## BEGIN Supplied material
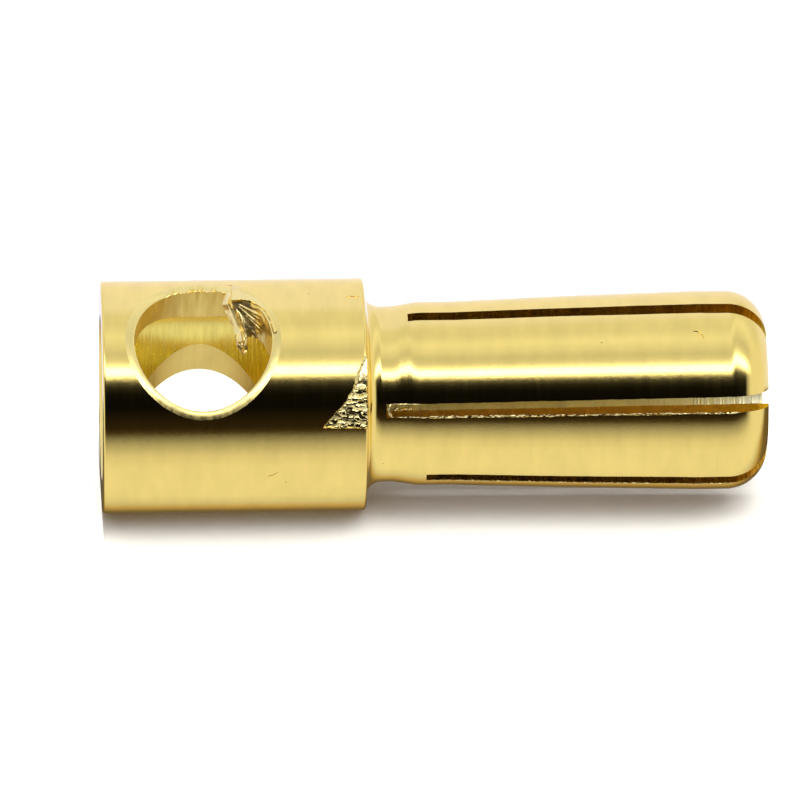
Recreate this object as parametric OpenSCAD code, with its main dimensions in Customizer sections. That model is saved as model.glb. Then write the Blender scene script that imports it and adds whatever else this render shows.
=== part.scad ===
// Bullet plug for a battery lead: one turned and gold-plated brass piece.
// It stands on its open barrel end. +Z runs up the axis to the rounded tip of the contact pin,
// and the origin is the centre of the barrel's open end face. The cross hole runs along Y.

/* [Barrel] */
// Outside diameter of the solder barrel
barrel_d = 5.85; // [5.6:0.05:6.4]
// Length of the barrel, from its open end to the shoulder
barrel_len = 6.62; // [6.2:0.02:6.8]
// Rounding of the barrel's two outside edges
barrel_edge = 0.07; // [0.03:0.01:0.15]
// Diameter of the wire cup drilled into the open end
cup_d = 4.0; // [3.8:0.05:4.2]
// Depth of the wire cup at its full diameter
cup_depth = 4.5; // [4.4:0.05:4.7]
// Chamfer at the mouth of the wire cup
cup_chamfer = 0.08; // [0.03:0.01:0.15]
// Included angle of the drill points that end both bores
drill_point = 118; // [100:1:140]

/* [Cross hole] */
// Diameter of the solder hole through the barrel's two walls
cross_d = 3.46; // [3.3:0.02:3.56]
// Height of the cross hole's axis above the open end
cross_z = 2.53; // [2.4:0.01:2.6]
// How far the cross hole was drilled off the barrel's axis
cross_off = 0.12; // [0:0.01:0.15]
// Width of the rolled edge round the cross hole's two mouths
rim_w = 0.2; // [0.1:0.01:0.22]
// Depth of that rolled edge below the barrel's surface
rim_depth = 0.08; // [0.05:0.01:0.12]

/* [Shoulder and neck] */
// Radius of the fillet between the shoulder and the neck
neck_fillet = 0.42; // [0.2:0.01:0.45]
// Diameter of the neck behind the contact pin
neck_d = 4.42; // [4.2:0.02:4.5]
// Height at which the neck starts to widen
neck_end = 7.35; // [7.2:0.01:7.5]

/* [Contact pin] */
// Overall length from the open end to the tip
total_len = 16.75; // [16.4:0.05:17.5]
// Diameter over the sprung fingers where they touch a socket
contact_d = 5.0; // [4.9:0.01:5.1]
// Diameter of the pin where its fingers start
root_d = 4.62; // [4.55:0.01:4.8]
// Height at which the root diameter is reached
root_start = 7.95; // [7.8:0.05:8.2]
// Height at which the fingers start to splay
splay_start = 8.8; // [8.5:0.1:9.5]
// Diameter halfway up the splayed fingers
mid_d = 4.82; // [4.75:0.01:4.88]
// Height at which that middle diameter is taken
mid_z = 11.56; // [11:0.02:12]
// Length of the straight land at the full contact diameter
land_len = 0.82; // [0.6:0.02:1.2]
// Radius of the rounded tip
tip_r = 1.03; // [0.8:0.01:1.1]
// Diameter of the bore up the middle of the pin
pin_bore_d = 2.76; // [2.6:0.02:2.8]
// Height of the pin bore's floor at its full diameter
pin_bore_z = 7.2; // [7:0.05:7.4]

/* [Finger slots] */
// Width of each saw cut at its root
slot_w = 0.34; // [0.25:0.01:0.4]
// Width of each saw cut at the tip, where the fingers stand apart
slot_w_tip = 0.42; // [0.34:0.01:0.5]
// Radius of the saw, which leaves a round floor in each cut
saw_r = 15; // [12:1:25]
// Direction, root height and sideways drift to the tip of the first cut
cut_a = [128.2, 6.95, 0.13];
// The same for the second cut
cut_b = [59.4, 7.53, -0.13];
// The same for the third cut
cut_c = [3.5, 7.96, -0.05];

/* [Marks] */
// Depth of the rough nick at the shoulder
nick_depth = 0.04; // [0.02:0.01:0.1]
// Thickness of the torn lip inside the cross hole
lip_t = 0.12; // [0.08:0.01:0.2]

/* [Hidden] */
$fn = 96;

R = barrel_d / 2;
cup_r = cup_d / 2;
cross_r = cross_d / 2;
land_top = total_len - tip_r;
land_z = land_top - land_len;
flat_r = contact_d / 2 - tip_r;
half_point = drill_point / 2;
// The marked side of the barrel faces this way round the axis
face_dir = -63.35;

// Half of the outside, from the axis outwards, as radius and height
module outline() {
    e = barrel_edge;
    difference() {
        union() {
            // barrel with two rounded corners
            square([R - e, barrel_len]);
            translate([0, e]) square([R, barrel_len - 2 * e]);
            for (z = [e, barrel_len - e]) translate([R - e, z]) circle(r = e);
            // block that the shoulder fillet is taken out of
            translate([0, barrel_len - 0.1]) square([neck_d / 2 + neck_fillet, neck_fillet + 0.1]);
            // neck, root, splayed fingers and straight land
            polygon([
                [0, barrel_len - 0.1], [neck_d / 2, barrel_len - 0.1], [neck_d / 2, neck_end],
                [root_d / 2, root_start], [root_d / 2, splay_start], [mid_d / 2, mid_z],
                [contact_d / 2, land_z], [contact_d / 2, land_top], [0, land_top]
            ]);
            // rounded tip with its flat end
            translate([0, land_top - 0.1]) square([flat_r, tip_r + 0.1]);
            translate([flat_r, land_top]) circle(r = tip_r);
        }
        translate([neck_d / 2 + neck_fillet, barrel_len + neck_fillet]) circle(r = neck_fillet);
        translate([-2 * tip_r, 0]) square([2 * tip_r, total_len + 1]);
    }
}

// Wire cup: bore, mouth chamfer and drill point
module wire_cup() {
    translate([0, 0, -1]) cylinder(r = cup_r, h = cup_depth + 1);
    translate([0, 0, cup_depth]) cylinder(r1 = cup_r, r2 = 0, h = cup_r / tan(half_point));
    translate([0, 0, -0.5]) cylinder(r1 = cup_r + cup_chamfer + 0.5, r2 = cup_r, h = cup_chamfer + 0.5);
}

// Bore up the contact pin, open at the tip
module pin_bore() {
    r = pin_bore_d / 2;
    translate([0, 0, pin_bore_z]) cylinder(r = r, h = total_len);
    translate([0, 0, pin_bore_z - r / tan(half_point)]) cylinder(r1 = 0, r2 = r, h = r / tan(half_point));
}

// Solder hole through both walls
module cross_hole() {
    translate([-cross_off, 0, cross_z]) rotate([90, 0, 0]) cylinder(r = cross_r, h = 2 * R + 2, center = true);
}

// Rolled edge at one mouth of the cross hole. It follows the barrel's curve,
// so it is a ring of small faces between three lines round the mouth.
rim_steps = 48;
function rim_point(a, w, d) =
    let(x = -cross_off + (cross_r + w) * sin(a), r = R - d)
    [x, -sqrt(r * r - x * x), cross_z + (cross_r + w) * cos(a)];
module rolled_rim() {
    // the ring starts inside the hole and ends outside the barrel, so it crosses both surfaces cleanly
    lines = [[-0.3, rim_depth * 2.2], [-0.3, -rim_depth * 0.9], [rim_w * 2.5, -rim_depth * 0.9],
             [rim_w * 0.5, rim_depth * 0.3], [-rim_w * 0.5, rim_depth * 1.7]];
    n = len(lines);
    pts = [for (i = [0:rim_steps - 1]) for (l = lines) rim_point(i * 360 / rim_steps, l[0], l[1])];
    faces = [for (i = [0:rim_steps - 1]) for (j = [0:n - 1])
        let(i2 = (i + 1) % rim_steps, j2 = (j + 1) % n)
        each [[i * n + j, i2 * n + j, i2 * n + j2], [i * n + j, i2 * n + j2, i * n + j2]]];
    polyhedron(points = pts, faces = faces, convexity = 6);
}

// One saw cut right across the pin, which parts two pairs of fingers
module saw_cut(c) {
    l = total_len - c[1] + 1;
    rotate([0, 0, c[0]]) intersection() {
        translate([0, 0, c[1] + saw_r]) rotate([90, 0, 0]) cylinder(r = saw_r, h = 3, center = true, $fn = 180);
        rotate([90, 0, 90]) linear_extrude(2 * R, center = true)
            polygon([[-slot_w / 2, c[1] - 0.5], [slot_w / 2, c[1] - 0.5],
                     [slot_w_tip / 2 + c[2], c[1] + l], [-slot_w_tip / 2 + c[2], c[1] + l]]);
    }
}

// Rough nick at the shoulder. Its outline is height above the open end against distance
// sideways, seen square on to the marked side.
module nick() {
    difference() {
        rotate([0, 0, face_dir]) rotate([90, 0, 90]) linear_extrude(2 * R)
            polygon([[-2.42, 6.24], [-1.99, 6.39], [-1.24, 6.45], [-0.86, 6.40], [-0.41, 6.30],
                     [0, 6.16], [0.35, 5.97], [0.60, 5.80], [0.86, 5.52], [0.87, 6.9], [-2.42, 6.9]]);
        cylinder(r = R - nick_depth, h = 2 * total_len, center = true);
    }
}

// Torn lip that the drill left inside the cross hole's mouth. A point is given by its angle round the
// hole, its distance from the hole's axis and its depth below the barrel's surface.
function lip_point(a, r, d) =
    let(x = -cross_off - r * sin(a), q = R - d)
    [x, -sqrt(q * q - x * x), cross_z + r * cos(a)];
module bead(a, r, d) { translate(lip_point(a, r, d)) sphere(d = lip_t, $fn = 14); }
module torn_lip() {
    w = cross_r + 0.05;
    // ridge from the mouth down to its curled end, and the fan of metal that backs it
    hull() { bead(63, 1.40, 0.10); bead(24, 1.08, 0.86); bead(62, w, 0.14); bead(40, w, 0.12); bead(30, w, 0.75); }
    hull() { bead(24, 1.08, 0.86); bead(12, 1.12, 0.95); bead(14, 1.28, 0.90); bead(30, w - 0.35, 0.75); }
    hull() { bead(24, 1.20, 0.80); bead(40, w, 0.12); bead(30, w, 0.75); bead(12, w, 0.14); bead(2, w, 0.30); bead(8, w, 0.70); }
}

module bullet_plug() {
    color("gold")
    difference() {
        union() {
            difference() {
                rotate_extrude($fn = 180) outline();
                wire_cup();
                cross_hole();
                rolled_rim();
                rotate([0, 0, 180]) mirror([1, 0, 0]) rolled_rim();
            }
            torn_lip();
        }
        pin_bore();
        saw_cut(cut_a);
        saw_cut(cut_b);
        saw_cut(cut_c);
        nick();
    }
}

bullet_plug();
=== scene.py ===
import math

import bmesh
import bpy
import numpy as np
from mathutils import Matrix, Vector

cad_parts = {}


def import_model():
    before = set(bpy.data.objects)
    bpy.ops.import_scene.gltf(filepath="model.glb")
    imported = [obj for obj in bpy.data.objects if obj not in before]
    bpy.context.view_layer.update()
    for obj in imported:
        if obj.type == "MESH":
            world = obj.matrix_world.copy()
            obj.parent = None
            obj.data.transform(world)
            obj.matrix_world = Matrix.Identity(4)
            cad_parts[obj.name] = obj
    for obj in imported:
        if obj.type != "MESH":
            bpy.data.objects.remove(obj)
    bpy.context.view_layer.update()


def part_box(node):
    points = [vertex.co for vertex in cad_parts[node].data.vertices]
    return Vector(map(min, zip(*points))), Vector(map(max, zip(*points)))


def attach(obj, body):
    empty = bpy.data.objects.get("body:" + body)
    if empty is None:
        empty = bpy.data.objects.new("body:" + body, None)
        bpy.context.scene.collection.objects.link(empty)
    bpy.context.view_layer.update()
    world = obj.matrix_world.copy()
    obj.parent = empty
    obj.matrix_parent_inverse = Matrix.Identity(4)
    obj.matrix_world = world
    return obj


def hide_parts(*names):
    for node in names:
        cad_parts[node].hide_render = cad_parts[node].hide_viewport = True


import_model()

# ------------------------------------------------------------------ sizes, in millimetres
low, high = [Vector(c) * 1000 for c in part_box("bullet_plug")]
R = min(high.x - low.x, high.y - low.y) / 2 - 0.0005   # barrel radius
LEN = high.z - low.z                    # overall length
BARREL, EDGE = 6.62, 0.07
CUP_R, CUP_DEPTH, CUP_CH = 2.0, 4.5, 0.08
POINT = math.tan(math.radians(59))      # drill point
CROSS_R, CROSS_Z, CROSS_OFF = 1.73, 2.53, 0.12
RIM_W, RIM_D = 0.225, 0.085
NECK_R, NECK_FILLET, NECK_END = 2.21, 0.42, 7.35
ROOT_R, ROOT_Z, SPLAY_Z, MID_R, MID_Z = 2.31, 7.95, 8.8, 2.41, 11.56
PIN_R, TIP_R, LAND = 2.5, 1.03, 0.82
BORE_R, BORE_Z = 1.38, 7.2
SLOT_W, SLOT_TIP, SAW_R = 0.34, 0.42, 15.0
CUTS = [(128.2, 6.95, 0.13), (59.4, 7.53, -0.13), (3.5, 7.96, -0.05)]
FACE = math.radians(-63.35)             # the marked side of the barrel faces this way
MM = 0.001

OUT = Vector((math.cos(FACE), math.sin(FACE), 0))          # towards the marked side
UP = Vector((math.sin(FACE), -math.cos(FACE), 0))          # across it


# ------------------------------------------------------------------ smooth repeatable noise
def lattice(seed, shape):
    return np.random.default_rng(seed).uniform(-1, 1, shape)


def noise2(u, v, seed, period=None):
    """Smooth value noise from -1 to 1 at u, v, wrapping in v after period cells."""
    grid = lattice(seed, (257, 257))
    u, v = np.asarray(u, float), np.asarray(v, float)
    ui, vi = np.floor(u).astype(int), np.floor(v).astype(int)
    fu, fv = u - ui, v - vi
    fu, fv = fu * fu * (3 - 2 * fu), fv * fv * (3 - 2 * fv)
    wrap = period or 257
    a, b = grid[ui % 257, vi % wrap], grid[(ui + 1) % 257, vi % wrap]
    c, d = grid[ui % 257, (vi + 1) % wrap], grid[(ui + 1) % 257, (vi + 1) % wrap]
    return (a * (1 - fu) + b * fu) * (1 - fv) + (c * (1 - fu) + d * fu) * fv


def fractal(u, v, seed, octaves=3):
    total, size = 0, 1.0
    for i in range(octaves):
        total = total + size * noise2(u * 2 ** i, v * 2 ** i, seed + i)
        size *= 0.5
    return total / 1.75


def step(x, a, b):
    t = np.clip((np.asarray(x, float) - a) / (b - a), 0, 1)
    return t * t * (3 - 2 * t)


# ------------------------------------------------------------------ materials
MATS = {}
GOLD = (0.90, 0.69, 0.215, 1)


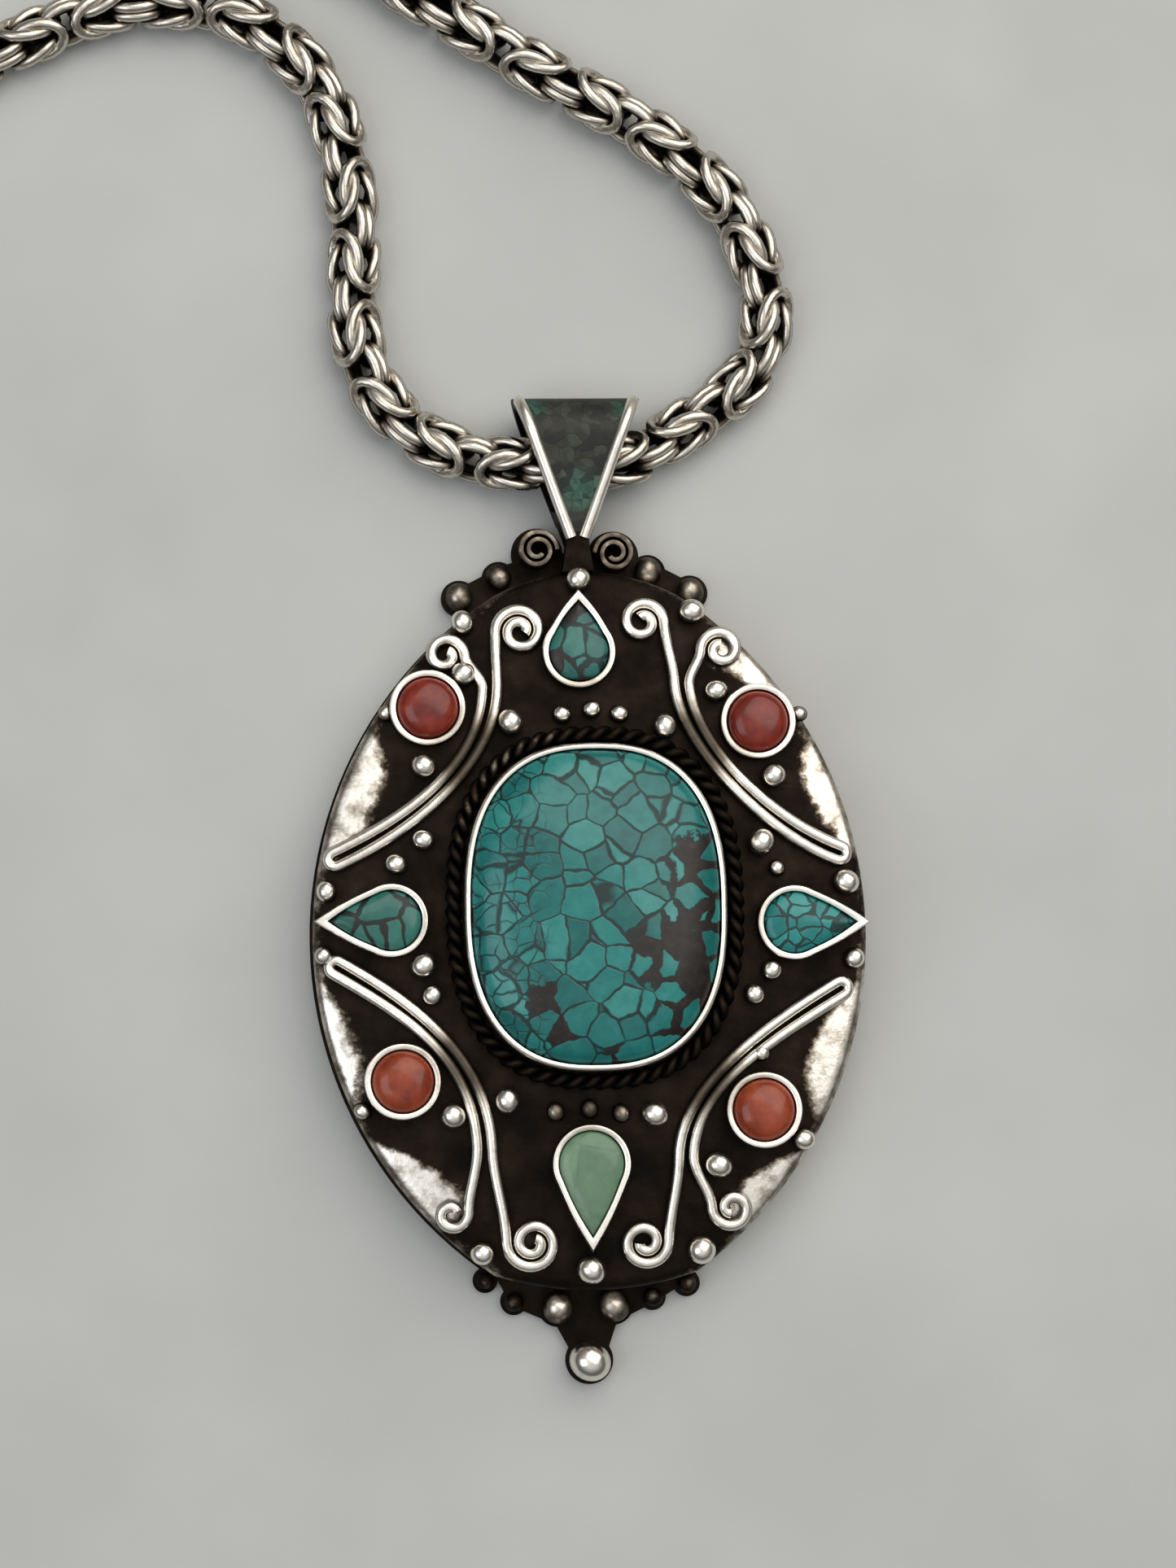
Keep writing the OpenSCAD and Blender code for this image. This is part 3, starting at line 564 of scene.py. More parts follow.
## END Supplied material
● Task prompt: State the count of lines above containing the string "this", and add nothing to it.

● Problem solution: 4